Duration = 0 for LRC
The CIA.Duration reading states that "if insurance contracts have a significant financing component, then ... LRC (or ARC) is adjusted to reflect the time value of money". Similarly, in the CIA.IFRS17 reading, page 13, "If the contract has a significant financing component, IFRS 17 requires the time value of money ...".
However, the CIA.Duration wiki states the follwing:
Special Considerations, when duration is 0:
- When claims are expected to be paid out within a year and the LIC and AIC is not discounted
- When there is a significant financing component
This to me reads like [significant financing component] -> [duration is 0] -> [no discounting required]. I guess you could interpret it as "we need to give special considerations when we assign a 0 duration, and when there is a significant financing component, we should not do that". This would reconcile my interpretations of the text and the wiki, but I feel it's a reach.
Please let me know which case it is. Thanks!
Comments
This following is from the duration source:
"If insurance contracts in a group have a significant financing component, then the
carrying amount of the LRC (or ARC) is adjusted to reflect the time value of money
and the effect of financial risk USING A DISCOUNT RATE DETERMINED ON INITIAL RECOGNITION."
This is consistent with Section 8 locked in yield curves of the CIA Discount Rate for IFRS 17 source:
"Locked-in yield curves refer to yield curves determined either at the initial recognition of the group of contracts or at the date of incurred claims (refer to table in Section 1 for further details). Under IFRS 17, locked-in yield curves are used for three purposes:
• Adjusting and accreting interest on the CSM.
• Systematic allocation of insurance finance income or expense to the income statement
if the entity chooses to disaggregate the insurance finance income or expense between
profit and loss and other comprehensive income (OCI).
• The entity uses the PAA and there is a significant financing component, as defined in
IFRS 15 paragraphs 60–61."
The third bullet point is what we care about.
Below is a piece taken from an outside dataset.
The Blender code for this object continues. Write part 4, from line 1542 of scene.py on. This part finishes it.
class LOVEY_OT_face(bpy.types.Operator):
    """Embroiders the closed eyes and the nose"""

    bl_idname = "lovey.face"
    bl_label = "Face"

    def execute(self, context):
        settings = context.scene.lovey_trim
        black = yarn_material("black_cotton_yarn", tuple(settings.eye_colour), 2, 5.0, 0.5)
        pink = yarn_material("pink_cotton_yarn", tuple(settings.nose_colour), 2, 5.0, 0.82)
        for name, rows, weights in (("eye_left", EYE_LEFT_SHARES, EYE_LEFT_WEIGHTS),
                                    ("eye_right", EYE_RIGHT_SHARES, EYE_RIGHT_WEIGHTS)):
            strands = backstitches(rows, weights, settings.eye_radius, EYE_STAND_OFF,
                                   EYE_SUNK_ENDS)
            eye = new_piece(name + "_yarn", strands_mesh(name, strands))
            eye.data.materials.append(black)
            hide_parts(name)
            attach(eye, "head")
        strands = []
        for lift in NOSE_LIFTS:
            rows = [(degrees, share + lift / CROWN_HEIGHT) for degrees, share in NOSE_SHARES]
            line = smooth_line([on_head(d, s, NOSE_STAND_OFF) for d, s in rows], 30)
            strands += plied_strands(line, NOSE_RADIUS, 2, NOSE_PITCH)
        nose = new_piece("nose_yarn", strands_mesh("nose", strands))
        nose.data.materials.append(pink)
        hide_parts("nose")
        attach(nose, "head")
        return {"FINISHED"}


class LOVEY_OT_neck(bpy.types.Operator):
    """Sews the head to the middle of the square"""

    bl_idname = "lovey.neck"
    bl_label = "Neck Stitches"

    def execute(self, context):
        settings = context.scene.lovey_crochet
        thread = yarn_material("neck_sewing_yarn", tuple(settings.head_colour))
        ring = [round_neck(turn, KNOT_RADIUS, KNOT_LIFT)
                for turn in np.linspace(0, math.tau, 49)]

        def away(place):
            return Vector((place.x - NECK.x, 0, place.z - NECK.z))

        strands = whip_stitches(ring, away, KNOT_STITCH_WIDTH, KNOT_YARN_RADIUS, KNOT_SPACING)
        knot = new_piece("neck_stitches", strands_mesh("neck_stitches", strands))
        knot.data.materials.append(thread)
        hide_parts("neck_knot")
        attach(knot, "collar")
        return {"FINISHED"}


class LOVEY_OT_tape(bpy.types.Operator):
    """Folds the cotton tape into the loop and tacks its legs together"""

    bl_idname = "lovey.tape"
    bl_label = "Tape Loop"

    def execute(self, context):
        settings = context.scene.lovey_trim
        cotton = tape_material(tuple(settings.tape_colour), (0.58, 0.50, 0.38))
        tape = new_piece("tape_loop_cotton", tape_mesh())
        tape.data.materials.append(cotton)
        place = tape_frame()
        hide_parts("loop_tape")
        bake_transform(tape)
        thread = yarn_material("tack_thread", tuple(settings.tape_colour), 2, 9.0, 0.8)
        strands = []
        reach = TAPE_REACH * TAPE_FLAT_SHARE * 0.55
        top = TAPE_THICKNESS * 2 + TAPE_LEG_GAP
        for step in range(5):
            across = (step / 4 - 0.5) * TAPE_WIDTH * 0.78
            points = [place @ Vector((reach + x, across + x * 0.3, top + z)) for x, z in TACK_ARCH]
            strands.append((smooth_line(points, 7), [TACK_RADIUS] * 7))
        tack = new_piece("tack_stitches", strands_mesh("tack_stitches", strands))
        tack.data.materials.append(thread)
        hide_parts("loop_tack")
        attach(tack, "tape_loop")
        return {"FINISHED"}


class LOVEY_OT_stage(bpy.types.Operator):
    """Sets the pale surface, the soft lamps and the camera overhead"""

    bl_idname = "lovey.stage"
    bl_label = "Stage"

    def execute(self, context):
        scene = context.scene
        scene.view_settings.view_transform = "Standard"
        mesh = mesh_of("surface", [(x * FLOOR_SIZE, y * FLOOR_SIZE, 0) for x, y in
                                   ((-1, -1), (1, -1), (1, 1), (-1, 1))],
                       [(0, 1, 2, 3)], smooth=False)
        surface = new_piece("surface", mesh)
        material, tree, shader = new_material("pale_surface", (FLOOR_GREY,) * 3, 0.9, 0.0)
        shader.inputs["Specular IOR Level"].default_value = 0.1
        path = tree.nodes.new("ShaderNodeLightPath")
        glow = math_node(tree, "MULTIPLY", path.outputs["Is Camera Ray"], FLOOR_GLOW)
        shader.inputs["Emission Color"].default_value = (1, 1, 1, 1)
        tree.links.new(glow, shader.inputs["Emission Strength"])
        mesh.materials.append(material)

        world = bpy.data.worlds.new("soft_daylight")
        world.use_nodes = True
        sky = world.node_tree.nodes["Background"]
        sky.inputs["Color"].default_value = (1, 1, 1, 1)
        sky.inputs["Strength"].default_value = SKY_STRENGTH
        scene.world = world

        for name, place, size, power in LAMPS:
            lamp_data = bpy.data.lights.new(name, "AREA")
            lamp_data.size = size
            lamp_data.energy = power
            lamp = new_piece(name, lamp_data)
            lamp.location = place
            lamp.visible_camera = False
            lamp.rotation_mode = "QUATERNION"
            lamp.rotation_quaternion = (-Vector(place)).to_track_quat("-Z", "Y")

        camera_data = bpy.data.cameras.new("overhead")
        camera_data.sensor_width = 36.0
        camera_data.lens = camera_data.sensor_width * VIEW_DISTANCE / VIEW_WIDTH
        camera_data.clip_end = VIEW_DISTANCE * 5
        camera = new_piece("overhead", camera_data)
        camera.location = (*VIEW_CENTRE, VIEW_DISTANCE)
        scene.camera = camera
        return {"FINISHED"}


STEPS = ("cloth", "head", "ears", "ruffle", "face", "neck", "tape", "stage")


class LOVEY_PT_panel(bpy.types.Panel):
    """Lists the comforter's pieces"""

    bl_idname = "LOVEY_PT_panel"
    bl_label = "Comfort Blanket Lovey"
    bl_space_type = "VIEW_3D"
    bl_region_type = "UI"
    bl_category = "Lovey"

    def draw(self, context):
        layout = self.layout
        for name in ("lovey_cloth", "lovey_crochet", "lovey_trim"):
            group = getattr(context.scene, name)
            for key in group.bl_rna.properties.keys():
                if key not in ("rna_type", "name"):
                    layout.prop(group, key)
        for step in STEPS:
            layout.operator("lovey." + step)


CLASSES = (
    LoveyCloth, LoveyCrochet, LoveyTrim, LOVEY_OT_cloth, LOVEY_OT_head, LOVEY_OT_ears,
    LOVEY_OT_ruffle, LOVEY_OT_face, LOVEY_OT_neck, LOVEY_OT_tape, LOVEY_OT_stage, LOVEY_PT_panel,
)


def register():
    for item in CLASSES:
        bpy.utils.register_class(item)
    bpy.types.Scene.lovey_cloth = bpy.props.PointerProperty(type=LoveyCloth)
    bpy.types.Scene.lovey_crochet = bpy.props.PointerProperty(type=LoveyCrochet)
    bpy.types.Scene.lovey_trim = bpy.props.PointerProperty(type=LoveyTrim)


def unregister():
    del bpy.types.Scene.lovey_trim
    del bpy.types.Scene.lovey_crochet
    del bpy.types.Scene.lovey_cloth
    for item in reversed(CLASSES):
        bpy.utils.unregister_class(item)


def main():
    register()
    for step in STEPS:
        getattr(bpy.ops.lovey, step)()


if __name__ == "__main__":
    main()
It appears that when there is a significant financing component and PAA is used LRC uses a locked-in yield curve determined at initial recognition.
I believe what happens is that LRC is rolled forward using the locked in yield curve so LRC is not interest rate sensitive. In other words there is no Insurance Finance Expense appearing on the P&L.
The CIA IFRS17 Discount Rate source further reads:
", if the entity elects the OCI option, the accumulated other
comprehensive income (AOCI) includes the difference between the fulfilment cash flows
calculated at current rates and the provision calculated at locked-in rates."
Therefore, rather than appearing on the P&L, the difference between locked in yield curves and discount curves based on the current environment appears on the statement of OCI (similar to what happens under the OCI option). So all the Insurance Finance Expense appears on the statement of OCI rather than on the P&L.